A feedforward network is a type of multilayer perceptron model. Feedforward means that data only flows forward from one layer to the next. Other types could allow perceptrons in one layer to feed back in to themselfs, or into perceptrons from a previous layer.

Backpropagation is a learning algorithm. It isn't a network type. You can apply multiple learning algorithms against the same network-- you could use something like NEAT on an ANN first, and then after it's performing well use Backpropagation to 'fine tune' the weights.

Pretty much all of these statistical/comp-sci type AI solutions can be considered a function approximator. In the case of XOR, the function is XOR. It's used as a staple experiment only because the function is non-linear and very simple. Knowing that we can express XOR using a multilayer perceptron (in other words, given the tools at hand we know that a solution exists), we can then test different learning algorithms to see how well they can find said solution. As example, you can build the optimal XOR ANN by hand (see the link I posted earlier) and compare it to the one your learning algorithm finds.

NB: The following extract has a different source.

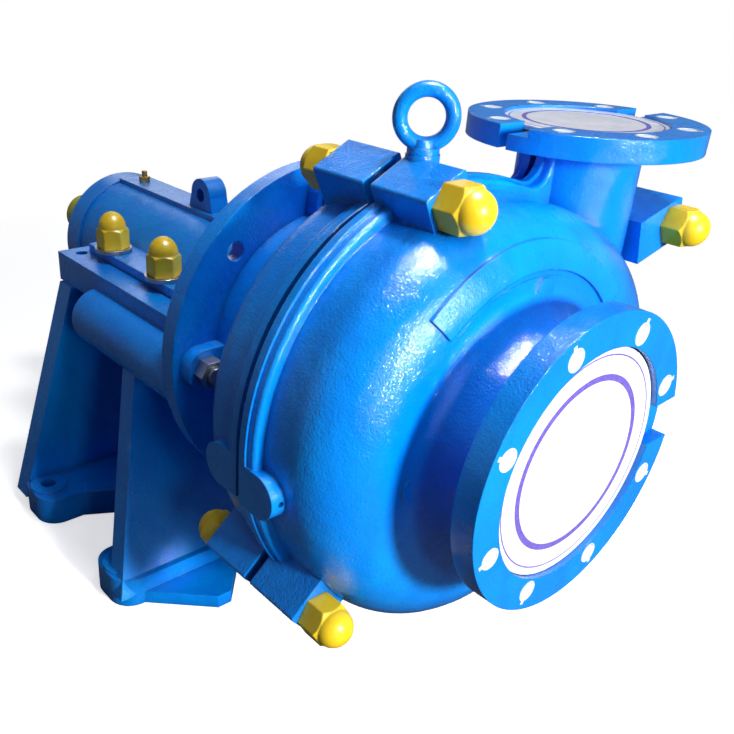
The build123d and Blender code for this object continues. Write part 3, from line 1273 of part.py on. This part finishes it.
with BuildPart() as ring_nuts:
    with BuildSketch(across(ear_front)):
        with PolarLocations(RING_HOLE_CIRCLE, HUB_EAR_COUNT):
            RegularPolygon(RING_NUT_ACROSS / 2, 6, major_radius=False)
            Circle(RING_STUD_RADIUS + FIT, mode=Mode.SUBTRACT)
    extrude(amount=RING_NUT_HEIGHT)

with BuildPart() as eye_bolt:
    ring_plane = Plane(
        origin=(EYE_X, EYE_Y, SHAFT_HEIGHT + EYE_CENTRE),
        x_dir=(sin(radians(EYE_TURN)), cos(radians(EYE_TURN)), 0),
        z_dir=(cos(radians(EYE_TURN)), -sin(radians(EYE_TURN)), 0),
    )
    with Locations(ring_plane):
        Torus(EYE_RING_RADIUS, EYE_BAR_RADIUS)
    with BuildSketch(level(EYE_BOSS_TOP)):
        with Locations((EYE_X, EYE_Y)):
            Circle(EYE_COLLAR_RADIUS)
    extrude(amount=EYE_COLLAR_THICK)
    with BuildSketch(level(EYE_BOSS_TOP + EYE_COLLAR_THICK)):
        with Locations((EYE_X, EYE_Y)):
            Circle(EYE_NECK_RADIUS)
    extrude(amount=EYE_BAR_RADIUS, taper=EYE_NECK_TAPER)
    with BuildSketch(level(EYE_BOSS_TOP)):
        with Locations((EYE_X, EYE_Y)):
            Circle(EYE_SHANK_RADIUS)
    extrude(amount=-EYE_SHANK_LENGTH)

with BuildPart() as suction_joint_ring:
    with BuildSketch(across(SUCTION_SEAT)):
        Circle(SUCTION_RECESS_RADIUS - RUNNING)
        Circle(THROAT_BORE, mode=Mode.SUBTRACT)
    extrude(amount=JOINT_RING_THICK)

with BuildPart() as discharge_joint_ring:
    with BuildSketch(level(DISCHARGE_SEAT)):
        with Locations((DISCHARGE_X, DISCHARGE_Y)):
            Circle(DISCHARGE_RECESS_RADIUS - RUNNING)
            Circle(DISCHARGE_BORE, mode=Mode.SUBTRACT)
    extrude(amount=JOINT_RING_THICK)

with BuildPart() as suction_cover:
    with BuildSketch(across(SUCTION_SEAT + JOINT_RING_THICK)):
        Circle(SUCTION_RECESS_RADIUS - LOOSE)
    extrude(amount=COVER_THICK)
    fillet(suction_cover.faces().sort_by(Axis.X)[-1].edges(), COVER_EDGE)

with BuildPart() as discharge_cover:
    with BuildSketch(level(DISCHARGE_SEAT + JOINT_RING_THICK)):
        with Locations((DISCHARGE_X, DISCHARGE_Y)):
            Circle(DISCHARGE_RECESS_RADIUS - LOOSE)
    extrude(amount=COVER_THICK)
    fillet(discharge_cover.faces().sort_by(Axis.Z)[-1].edges(), COVER_EDGE)

PIECES = {
    "base": base,
    "frame_plate": frame_plate,
    "cover_plate": cover_plate,
    "frame_plate_liner": frame_plate_liner,
    "cover_plate_liner": cover_plate_liner,
    "back_liner": back_liner,
    "throat_bush": throat_bush,
    "stuffing_box": stuffing_box,
    "stuffing_box_screws": stuffing_box_screws,
    "gland_packing": gland_packing,
    "lantern_ring": lantern_ring,
    "gland": gland,
    "gland_studs": gland_studs,
    "gland_nuts": gland_nuts,
    "casing_studs": casing_studs,
    "casing_nuts": casing_nuts,
    "front_nut_caps": front_nut_caps,
    "rear_nut_caps": rear_nut_caps,
    "ring_studs": ring_studs,
    "ring_nuts": ring_nuts,
    "clamp_studs": clamp_studs,
    "clamp_washers": clamp_washers,
    "clamp_nuts": clamp_nuts,
    "clamp_nut_caps": clamp_nut_caps,
    "adjusting_screw": adjusting_screw,
    "adjusting_nuts": adjusting_nuts,
    "eye_bolt": eye_bolt,
    "suction_joint_ring": suction_joint_ring,
    "discharge_joint_ring": discharge_joint_ring,
    "suction_cover": suction_cover,
    "discharge_cover": discharge_cover,
    "bearing_housing": bearing_housing,
    "grease_nipples": grease_nipples,
    "shaft": shaft,
    "drive_key": drive_key,
    "shaft_spacer": shaft_spacer,
    "shaft_sleeve": shaft_sleeve,
    "impeller": impeller,
    **end_covers,
    **rotating,
}
for name, piece in PIECES.items():
    piece.part.label = name
    export_step(piece.part, f"parts/{name}.step")
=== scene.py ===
import json
from math import cos, pi, radians, sin

import bmesh
import bpy
from mathutils import Matrix, Vector


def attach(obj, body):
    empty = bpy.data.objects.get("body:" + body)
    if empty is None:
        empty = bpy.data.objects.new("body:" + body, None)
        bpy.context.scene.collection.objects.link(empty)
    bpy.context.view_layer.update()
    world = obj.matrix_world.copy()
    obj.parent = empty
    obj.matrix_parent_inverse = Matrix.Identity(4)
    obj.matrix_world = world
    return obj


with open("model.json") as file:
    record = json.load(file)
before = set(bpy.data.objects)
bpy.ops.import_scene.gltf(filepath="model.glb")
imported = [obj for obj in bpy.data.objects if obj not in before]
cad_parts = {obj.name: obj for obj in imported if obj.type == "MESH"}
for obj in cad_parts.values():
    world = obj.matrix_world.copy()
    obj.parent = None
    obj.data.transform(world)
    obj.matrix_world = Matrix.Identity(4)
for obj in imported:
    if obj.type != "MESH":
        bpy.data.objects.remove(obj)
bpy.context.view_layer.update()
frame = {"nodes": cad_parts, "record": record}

# All lengths are metres in the frame of the CAD model: +X towards the suction, +Z up.
SHAFT_HEIGHT = 0.335

# Camera, solved from the round flanges and bolts of the photograph
CAMERA_PLACE = (0.9159, -0.6389, 0.7406)
CAMERA_AZIMUTH = 49.3
CAMERA_ELEVATION = 27.8
CAMERA_ROLL = 2.9
LENS = 41.53
SENSOR = 36.0
SHIFT = (0.0866, 0.0526)

# White surroundings: strength and tint as a light, and strength in reflections
AMBIENT = 0.05
REFLECTED = 0.18
SKY_TINT = (0.6, 0.8, 1.3, 1.0)
SUN_TINT = (1.0, 0.99, 0.95)

# Floor: tone (0 to 255) as the pump sees it, glow to the camera, and the circle where it fades out
FLOOR_HALF = 3.0
FLOOR_DROP = 0.0005
FLOOR_BOUNCE = 70
FLOOR_LIFT = 0.6
FLOOR_MIDDLE = (0.15, 0.0, 0.0)
FLOOR_SOLID = 0.75
FLOOR_GONE = 1.9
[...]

There is nothing inherently wrong with the perceptron. In theory you could build Windows XP using nothing but perceptrons. It wouldn't be terribly efficient but that's not really the problem. The problem is usually with the learning algorithm, and how well it is able to approximate a given function. There is the other problem of the human operator too: Usually you build a function approximator when you don't know what the original function should look like.

With backpropagation there are a lot of unknown parameters. The biggest is the architecture of the network on which backprop is applied. Then there is the learning rate, the epoch, and the starting weights used.. Evolving an ANN addresses some of these problems, but the tradeoff is that they can take much longer to find an answer (if any exists).

Will

OK, well, I'm still confused. It seems that multilayer perceptrons were known in Minksy's time, almost two decades before Rumelhart's time. There must be a critical difference between the two.